Vacancies. The Third A&R Bylaws delete the requirement contained in the former Bylaws that independent directors nominate replacements for vacancies among independent directors.
Article IV. Committees
Composition. The Third A&R Bylaws delete the requirement contained in the former Bylaws that a majority of the members of each committee of the Board of Directors be independent directors.
Article XIII. Exclusive Forum for Certain Litigation
Exclusive Forum for Certain Litigation. The Third A&R Bylaws require that, unless the Company consents in writing to the selection of an alternative forum, the Circuit Court for Baltimore City, Maryland, or, if that Court does not have jurisdiction, the United States District Court for the District of Maryland, Northern Division, will be the sole and exclusive forum for (a) any Internal Corporate Claim, as such term is defined in the MGCL, (b) any derivative action or proceeding brought on behalf of the Company, other than actions arising under federal securities laws, (c) any action asserting a claim of breach of any duty owed by any director or officer or other employee to the Company or to the stockholders of the Company, (d) any action asserting a claim against the Company or any director or officer or other employee arising pursuant to any provision of the MGCL or the Company's charter or bylaws, or (e) any other action asserting a claim against the Company or any director or officer or other employee that is governed by the internal affairs doctrine.
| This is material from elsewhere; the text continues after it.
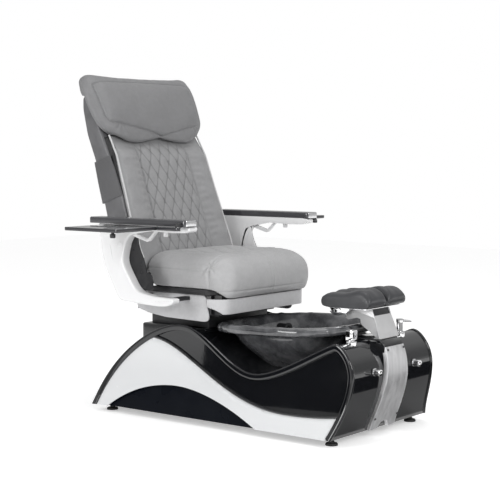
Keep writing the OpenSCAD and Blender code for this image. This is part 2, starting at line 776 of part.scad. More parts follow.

Article XIV. Amendment of Bylaws
Amendment of Bylaws. Consistent with the Second A&R Charter, the Third A&R Bylaws provide that the Board of Directors shall have the exclusive power to adopt, alter or repeal any provision of the Bylaws and to make new Bylaws.
Miscellaneous Deletions
The Third A&R Bylaws delete certain provisions related to (i) the delivery of annual reports, quarterly reports and tax information and (ii) stockholder inspection rights.
The foregoing description of the Third A&R Bylaws does not purport to be complete and is subject to and qualified in its entirety by reference to the Third A&R Bylaws, which are attached to this Current Report on Form 8-K as Exhibit 3.2(a) and incorporated by reference herein.